With his booming voice, the senator said: “You got here how every Black woman in America who’s gotten anywhere has done, by being like Ginger Rogers: ‘I did everything Fred Astaire did but backward, in heels.'” Booker, his fist on his chest in clear sign of anger, said that the harsh line of questioning against a black woman—referring to Jackson as “sister”—didn’t shock him: “It’s hard for me not to look at you and not see my mom, not to see my cousins—one of them who had to come here and sit behind you. She had to have your back. I see my ancestors and yours.” He added: “Nobody’s gonna steal that joy.

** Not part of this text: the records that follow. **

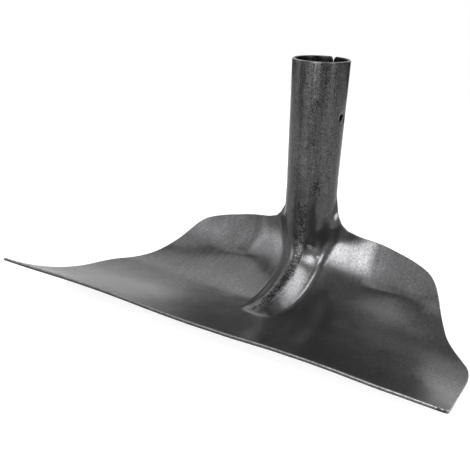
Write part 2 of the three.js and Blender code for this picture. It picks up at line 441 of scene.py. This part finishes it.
def socket_rows():
    below = rim_radius + (socket_length - rim_radius) * np.arange(tube_steps) / tube_steps
    opening = np.clip(1 - below / notch_depth, 0, 1) ** 2
    gap = seam_gap + (notch_width - seam_gap) * opening
    return below / socket_length - 1, math.pi * tube_radius(below) - gap / 2 - rim_radius


tube_places, tube_reaches = socket_rows()
print("rows on the socket", len(tube_places))

# %% [markdown]
# ## One grid over the whole sheet
# Tube and blade share one grid, so the surface runs through the neck without a break. The columns are
# close together over the ridge, where the sheet bends most, and wider on the wings.

# %% Spread the columns
ridge_columns = 46
wing_columns = 58
widest_middle_share = 0.8


def column_distances(place, reach):
    section = ridge_section(np.maximum(place, 0))
    fillet, bend, arch = section[1], section[-2], section[-1]
    middle = np.minimum(arch + fillet * bend, widest_middle_share * reach)
    inner = middle[:, None] * np.arange(1, ridge_columns + 1) / ridge_columns
    outer = middle[:, None] + (reach - middle)[:, None] * np.arange(1, wing_columns + 1) / wing_columns
    half = np.concatenate([inner, outer], axis=1)
    return np.concatenate([-half[:, ::-1], np.zeros((len(reach), 1)), half], axis=1)


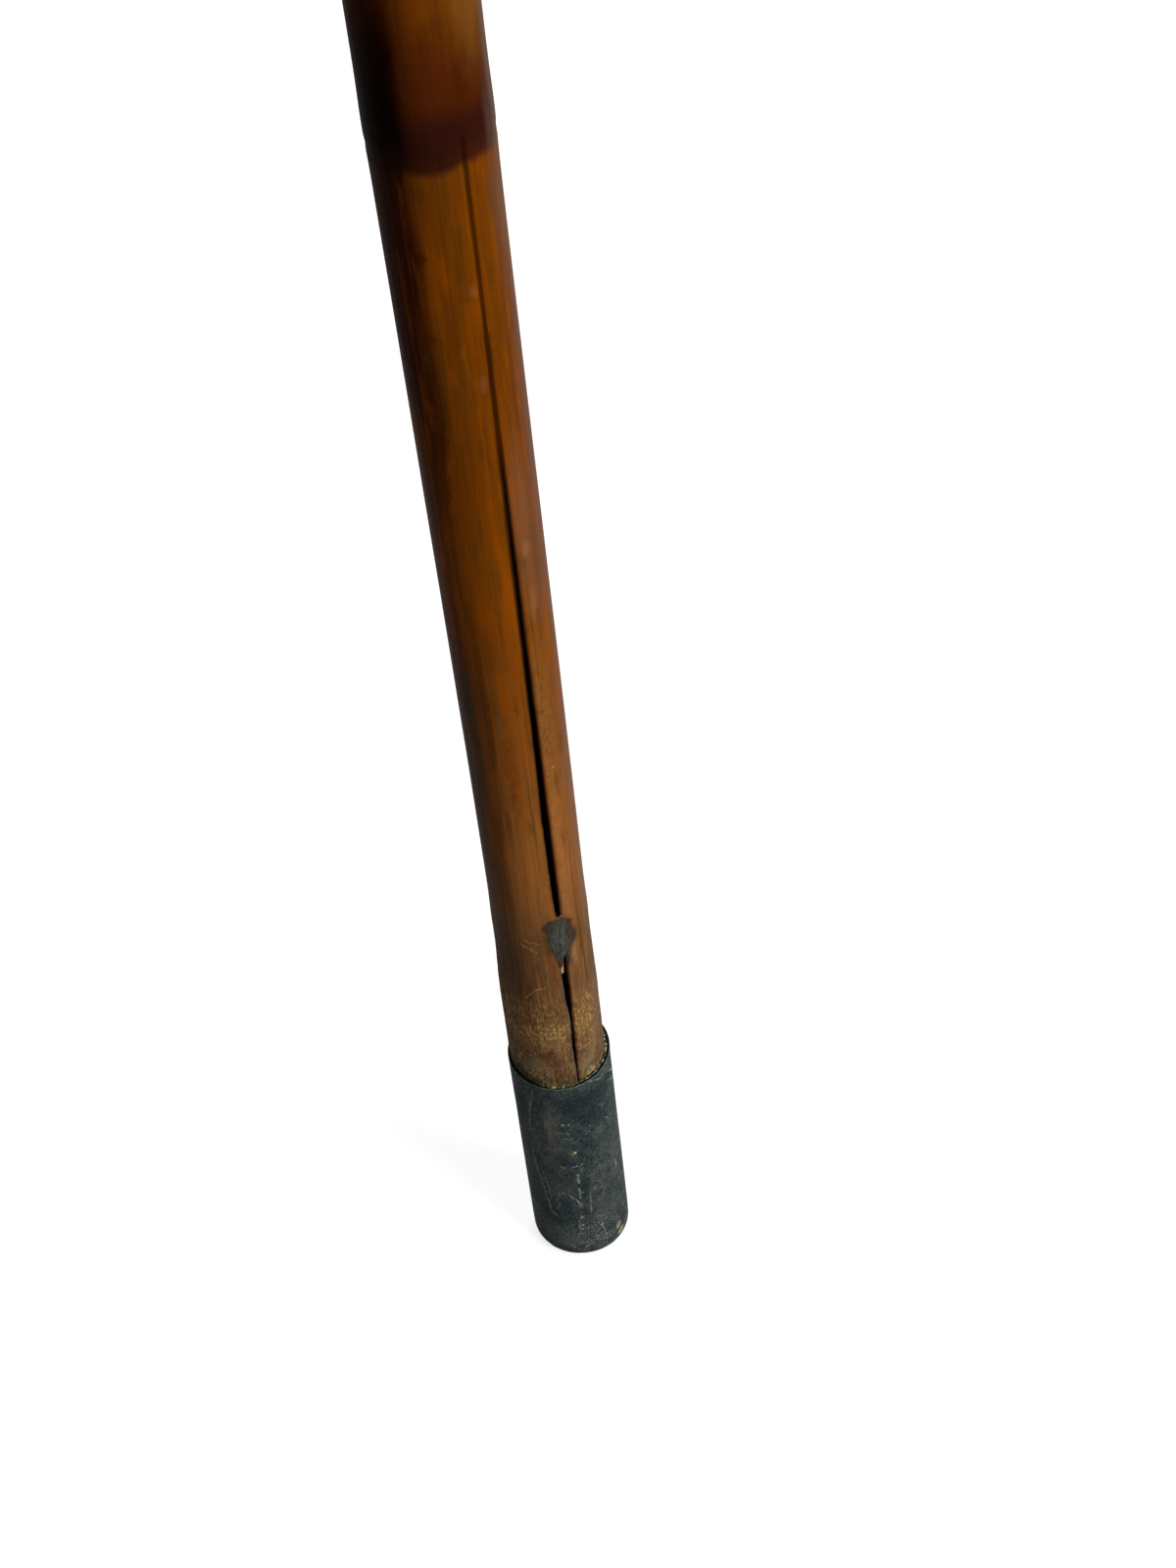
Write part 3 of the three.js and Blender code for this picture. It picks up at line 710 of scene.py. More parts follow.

Nobody’s taking this away from me.”

Maryland-based social architect Ayo Kimathi
Maryland-based social architect Ayo Kimathi

One of several African Americans The African has interviewed for this article shares Republican senators’ view that Judge Jackson has been “soft on crimes.” Maryland-based social architect Ayo Kimathi said: “Her sentences in cases of convicted pedophiles bother me. I don’t want to live in a country that is soft on pedophilia. This is essentially disturbing in a climate where LGBT curriculum material is being put into the school systems across America.” Kimathi, who calls himself an African nationalist, holding the view that “President Obama advanced his [Obama’s] family,” not America, said in reference to Judge Jackson: “I am disappointed and disturbed by her appointment.”